I've dipped profitably, but heavy multiclassing is rough in 5e.
Now *please* correct me if I'm wrong. But as far as I understand, this means that a sorcerer lvl 12 vs. a multi of sorc 11 and warlock 1 has no difference (barring minor passives I didn't bother checking, if even that) other than the multiclass version getting access to Eldritch Blast, light armor, and one pact magic slot from warlock. And since cantrips scale on character levels, from level 11+ it gets 3 beams of 1d10 Force damage. So it's literally just a question of no EB, or EB + potential patron story and dialogue stuff + light armor. This is *much* better, than simply getting one more level as a sorcerer.
But sorcerers only get one single 6:th level spell whether they're level 11 or 12. So alternatively, what's even better and what I'm going to do, is do 10 levels as a sorc, and 2 as a warlock. This way you'll get Agonizing Blast, which adds your charisma modifier to your Eldritch Blast's dmg. At level 12 (actually already at level 8 where you get your second +2 ability scores) you'll have 20 charisma, so a +5 bonus. Meaning a lvl 10 sorc / 2 warlock will trade one 6:th lvl spell slot for a cantrip that does 3x 1d10+5 Force damage, and you can target each beam separately. Also at level 2 warlocks get 2 pact spells.
So you have a cheap way to do really good reliable damage while also having the same number spell slots and known spells per level as a lvl 12 sorcerer (except for that single 6:th level spell), and 2 warlock pact spells like that Hex on top with light armor proficiency.
If it is in fact a larian change for rage and not a bug/something they will actually program properly upon release , then it will make a Monk/Barbarian multi way more feasible. And something I may try.
Here how it works in EA rn as you can see, using rapier 1d8+3 from dex+2 from rage, was inspired by this thread to test haha
https://i.imgur.com/HgOZu5Y.png
It depends on what classes you do. For example if i'm a gloomstalker ranger. I do get alot of great stuff att level 3-5 but after that the features kind of fall off. While i do get extreme benifits from going 2-3 levels into battlemaster fighter. I gett action surges at level 2 and battle maneuvers at level 3. Action surge is an AMAZING ability for gloomstalker that gets so many benifits on the first turn of combat.
If we could have gotten the standard cRPG experience of being able to level to 20, I might have considered multiclassing, but with only 12 levels?
Hell no, my Sorcerer will already be severely gimped enough with barely 1 T6 spell per day at Level 12, no way I'm gonna gimp it even further.

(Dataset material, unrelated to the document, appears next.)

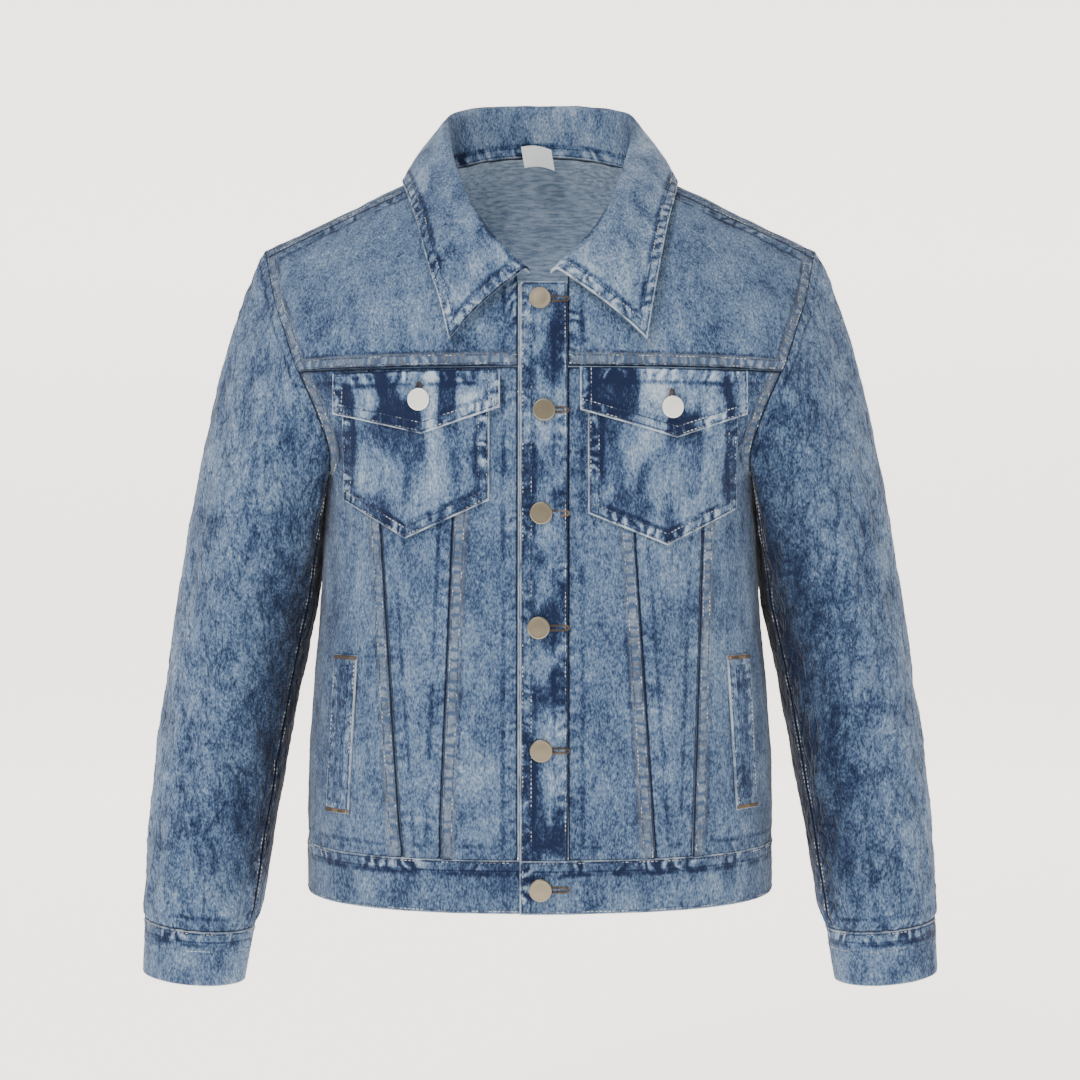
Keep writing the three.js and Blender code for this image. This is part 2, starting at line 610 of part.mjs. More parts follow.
function sleevePiece(name, side, fromTurn, toTurn, count) {
  const sign = SIDES[side];
  const start = fromTurn + SLEEVE_SEAM_TURN;
  const end = toTurn - SLEEVE_SEAM_TURN;
  const turns = evenShares(count).map((t) => lerp(start, end, t));
  turns.unshift(start - SLEEVE_SEAM_STEER);
  turns.push(end + SLEEVE_SEAM_STEER);
  const rows = [
    ...SLEEVE_HEAD_SHARES.map((share) => turns.map((turn) => sleeveHead((turn + 360) % 360, share))),
    ...SLEEVE_LOW_ROWS.map((z) => turns.map((turn) => sleeveRing((turn + 360) % 360, z))),
  ];
  for (const row of rows) for (const point of row) point.x *= sign;
  wall(name, DENIM, rows, { ...clothWall, turnOver: sign < 0, margin: 1 });
}

function cuff(side) {
  const sign = SIDES[side];
  const grid = CUFF_ROWS.map((z) => Array.from({ length: 32 }, (_, k) => {
    const turn = (k * 360) / 32 * DEG;
    const x = read(CUFF, 'z', 'centre', z) + read(CUFF, 'z', 'half', z) * Math.cos(turn);
    const y = read(CUFF, 'z', 'y', z) - read(CUFF, 'z', 'depth', z) * Math.sin(turn);
    return new THREE.Vector3(sign * x, y, z + CUFF_TILT * Math.cos(turn));
  }));
  const top = (i) => (i < 2 ? BAND_RAISE : 0.2);
  wall(`cuff_${side}`, DENIM, grid, { bottom: -WALL, top, closed: true, turnOver: sign < 0 });
}

// Collar: stand up to the fold, then the fall down to its outer edge

function collarSection(row, sign) {
  const seat = clearOfShoulders(shoulderPoint(sign * row.x, row.lift), COLLAR_SEAT);
  const fold = new THREE.Vector3(sign * row.foldX + row.lean * 0.1, row.foldY, row.foldZ);
  const edge = new THREE.Vector3(sign * row.edgeX + row.lean, row.edgeY, row.edgeZ);
  const down = edge.clone().sub(fold);
  const outward = new THREE.Vector3(down.x, down.y, 0).normalize();
  const rise = fold.clone().sub(seat).normalize();
  const points = evenShares(COLLAR_STEPS).map((t) => {
    return seat.clone().lerp(fold.clone().addScaledVector(rise, -COLLAR_ROLL), t);
  });
  const turned = fold.clone().addScaledVector(outward, COLLAR_ROLL);
  points.push(fold.clone().lerp(turned, COLLAR_ROLL_SHARE).addScaledVector(rise, -COLLAR_ROLL_DROP));
  points.push(turned);
  for (const share of COLLAR_FALL_SHARES) {
    const point = turned.clone().lerp(edge, share);
    point.addScaledVector(outward, COLLAR_BOW * Math.sin(share * Math.PI));
    points.push(clearOfShoulders(point, COLLAR_CLEAR));
  }
  return points;
}

function collar() {
  const half = COLLAR;
  const rows = [
    ...half.slice(0, -1).map((row) => collarSection(row, -1)),
    ...half.slice().reverse().map((row) => collarSection(row, 1)),
  ];
  const curves = rows[0].map((_, j) => {
    const line = rows.map((row) => row[j]);
    return new THREE.CatmullRomCurve3(line, false, 'centripetal');
  });
  const stations = evenShares((rows.length - 1) * 2);
  const smooth = stations.map((t) => curves.map((curve) => curve.getPoint(t)));
  wall('collar', DENIM, smooth, { bottom: -COLLAR_WALL / 2, top: COLLAR_WALL / 2 });
}

// Pockets, flaps and welts lie on the panels

function patch(name, shape, side, lift, thickness) {
  const sign = SIDES[side];
  const tipShare = (shape.tipX - shape.inner) / (shape.outer - shape.inner);
  const grid = PATCH_ROWS.map((v) => PATCH_COLUMNS.map((column) => {
    const u = column <= 0.5 ? column * 2 * tipShare : lerp(tipShare, 1, column * 2 - 1);
    const x = lerp(shape.inner, shape.outer, u);
    const foot = u < tipShare
      ? lerp(shape.innerFoot, shape.tip, u / tipShare)
      : lerp(shape.tip, shape.outerFoot, (u - tipShare) / (1 - tipShare));
    return frontPoint(x, lerp(shape.top, foot, v));
  }));
  const lastColumn = PATCH_COLUMNS.length - 1;
  const lastRow = PATCH_ROWS.length - 1;
  const isEdge = (i, j) => j === 0 || j === lastColumn || i === lastRow;
  const top = (i, j) => lift + thickness - (isEdge(i, j) ? PATCH_EDGE_DROP : 0);
  wall(name, DENIM, grid, { bottom: lift, top, turnOver: sign > 0 });
}

function welt(side) {
  const shape = WELTS[side];
  const grid = evenShares(8).map((v) => evenShares(4).map((u) => {
    const inner = lerp(shape.topInner, shape.footInner, v);
    const outer = lerp(shape.topOuter, shape.footOuter, v);
    return frontPoint(lerp(inner, outer, u), lerp(shape.top, shape.foot, v));
  }));
  const top = WELT_LIFT + WELT_WALL;
  wall(`welt_${side}`, DENIM, grid, { bottom: WELT_LIFT, top, turnOver: SIDES[side] > 0 });
}

// Flat tack button with a short shank

function button(name, x, z, lift) {
  const foot = frontPoint(x, z);
  const step = 4;
  const upward = frontPoint(x, z + step).sub(frontPoint(x, z - step));
  const sideways = frontPoint(x + step, z).sub(frontPoint(x - step, z));
  const normal = sideways.cross(upward).normalize();
  const seat = lift + BUTTON_SEAT;
  const profile = [
    new THREE.Vector2(0, seat),
    new THREE.Vector2(BUTTON_SHANK, seat),
    new THREE.Vector2(BUTTON_SHANK, seat + BUTTON_RIM_FOOT),
    new THREE.Vector2(BUTTON_RADIUS - BUTTON_ROUNDING, seat + BUTTON_RIM_FOOT),
    new THREE.Vector2(BUTTON_RADIUS, seat + BUTTON_RIM_MIDDLE),
    new THREE.Vector2(BUTTON_RADIUS - BUTTON_ROUNDING, seat + BUTTON_HEIGHT),
    new THREE.Vector2(0, seat + BUTTON_HEIGHT),
  ];
  const turned = new THREE.Quaternion().setFromUnitVectors(new THREE.Vector3(0, 0, 1), normal);
  const positions = [];
  const put = (radius, angle, height) => {
    const point = new THREE.Vector3(radius * Math.cos(angle), radius * Math.sin(angle), height);
    point.applyQuaternion(turned).add(foot);
    positions.push(point.x, point.y, point.z);
  };
  put(0, 0, profile[0].y);
  const rings = profile.slice(1, -1);
  for (const ring of rings) {
    for (let k = 0; k < BUTTON_SIDES; k += 1) put(ring.x, (k * 2 * Math.PI) / BUTTON_SIDES, ring.y);
  }
  put(0, 0, profile[profile.length - 1].y);
  const at = (ring, k) => 1 + ring * BUTTON_SIDES + (k % BUTTON_SIDES);
  const topIndex = 1 + rings.length * BUTTON_SIDES;
  const index = [];
  for (let k = 0; k < BUTTON_SIDES; k += 1) {
    index.push(0, at(0, k + 1), at(0, k));
    for (let ring = 0; ring < rings.length - 1; ring += 1) {
      index.push(at(ring, k), at(ring, k + 1), at(ring + 1, k + 1));
      index.push(at(ring, k), at(ring + 1, k + 1), at(ring + 1, k));
    }
    index.push(topIndex, at(rings.length - 1, k), at(rings.length - 1, k + 1));
  }
  addSolid(name, PEWTER, positions, index);
}

// Blank label hanging from the back neck seam

function neckLabel() {
  const shape = NECK_LABEL;
  const grid = evenShares(4).map((v) => evenShares(6).map((u) => {
    const x = lerp(shape.fromX, shape.toX, u) + shape.skew * v;
    const y = shape.y - shape.slope * v - shape.curl * Math.sin(u * Math.PI * 1.5);
    const z = lerp(shape.top, shape.foot, v) + shape.arch * Math.sin(u * Math.PI);
    return new THREE.Vector3(x, y, z);
  }));
  wall('neck_label', LABEL_WHITE, grid, { bottom: -shape.wall, top: 0 });
}

for (const side of ['right', 'left']) {
  frontPanels(side);
  frontYoke(side);
  sleevePiece(`sleeve_upper_${side}`, side, SLEEVE_SEAM_BACK - 360, SLEEVE_SEAM_FRONT, 23);
  sleevePiece(`sleeve_under_${side}`, side, SLEEVE_SEAM_FRONT, SLEEVE_SEAM_BACK, 8);
  cuff(side);
  patch(`chest_pocket_${side}`, POCKETS[side], side, POCKET_LIFT, POCKET_WALL);
  patch(`pocket_flap_${side}`, FLAPS[side], side, FLAP_LIFT, FLAP_WALL);
  welt(side);
  button(`button_flap_${side}`, FLAP_BUTTONS[side].x, FLAP_BUTTONS[side].z, FLAP_LIFT + FLAP_WALL);
}
backYoke();
backPanel();
placketWall('placket_right', STAND_LEFT_X, STAND_RIGHT_X, PLACKET_TOP_Z, -WALL, WALL);
placketWall('placket_left', PLACKET_LEFT_X, PLACKET_RIGHT_X, PLACKET_TOP_Z, PLACKET_LIFT, PLACKET_WALL);
waistband();
collar();
neckLabel();
FRONT_BUTTONS.forEach((place, k) => {
  button(`button_front_${k + 1}`, place.x, place.z, PLACKET_LIFT + PLACKET_WALL);
});
button('button_front_6', WAIST_BUTTON.x, WAIST_BUTTON.z, WALL + 1.4);

export default jacket;
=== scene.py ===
# %% [markdown]
# # A denim jacket, filled out as worn
# The jacket is sewn from flat panels of twill. Each panel here is a thin shell that follows
# the same sections as its solid, with finer folds, seam puckers, stitches and a stone wash.

# %% Load the frame
import math

import bpy
import numpy as np
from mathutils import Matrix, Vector


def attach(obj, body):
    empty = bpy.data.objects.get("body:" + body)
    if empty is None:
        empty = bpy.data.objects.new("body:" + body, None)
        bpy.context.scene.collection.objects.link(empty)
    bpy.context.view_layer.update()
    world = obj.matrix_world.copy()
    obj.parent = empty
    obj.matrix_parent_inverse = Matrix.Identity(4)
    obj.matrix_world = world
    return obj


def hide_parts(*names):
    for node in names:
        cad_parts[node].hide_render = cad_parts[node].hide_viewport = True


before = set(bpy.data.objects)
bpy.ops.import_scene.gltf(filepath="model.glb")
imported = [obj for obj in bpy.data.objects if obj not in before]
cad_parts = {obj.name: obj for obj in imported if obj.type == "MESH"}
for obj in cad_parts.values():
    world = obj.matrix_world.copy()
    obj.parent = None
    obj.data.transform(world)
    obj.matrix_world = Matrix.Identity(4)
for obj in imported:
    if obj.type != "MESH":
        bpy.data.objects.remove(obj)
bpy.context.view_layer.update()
print("nodes", len(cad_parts))

# %% [markdown]
# ## Sections of the body
# A tailor's form is described by its girths. Each row gives a level ring of the body:
# half width, depth to the front and to the back, and how square the ring is. Millimetres.

# %% Body tables
WALL = 1.8
SEAM_HALF_GAP = 0.2
BAND_WIDTH = 10.5
BAND_RAISE = 0.8
SEAM_LAP = 1.2
YOKE_Z = -168
WAIST_SEAM_Z = -541.5
HEM_Z = -581
FRONT_ROUND = 1.3
BACK_ROUND = 1.0
MM = 0.001


def table(columns, rows):
    """A short table with named columns."""
    return dict(zip(columns.split(), np.array(rows, dtype=float).T))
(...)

Level Cap is 12, not 10, so you'd have 4 Levels to spare actually, not 2.
I just really hope it wouldn't suck.. It sounds so close to a mortal combat character in terms of combat too. Thorn whip get over here, and beat the hell out of em
Then they should've given us the full level 20 and just let us decide for ourselves it we wanted to grind, which is also a thing in PnP if the DM allows it, or just follow the narrative and not hit level cap.
Taking away choice and options is never a good thing, especially not when it's done so arbitrarily... the PnP 5e has Alignment, BG3 doesn't, as one example.
I'm not saying that content-wise BG3 would be a bad game, I'm actually expecting it to be great... but game mechanics-wise... to me, BG3 would have been the far superior game had it had the Pathfinder WotR ruleset, instead of this limited BS PHB-only, Level 12, no alignments, etc.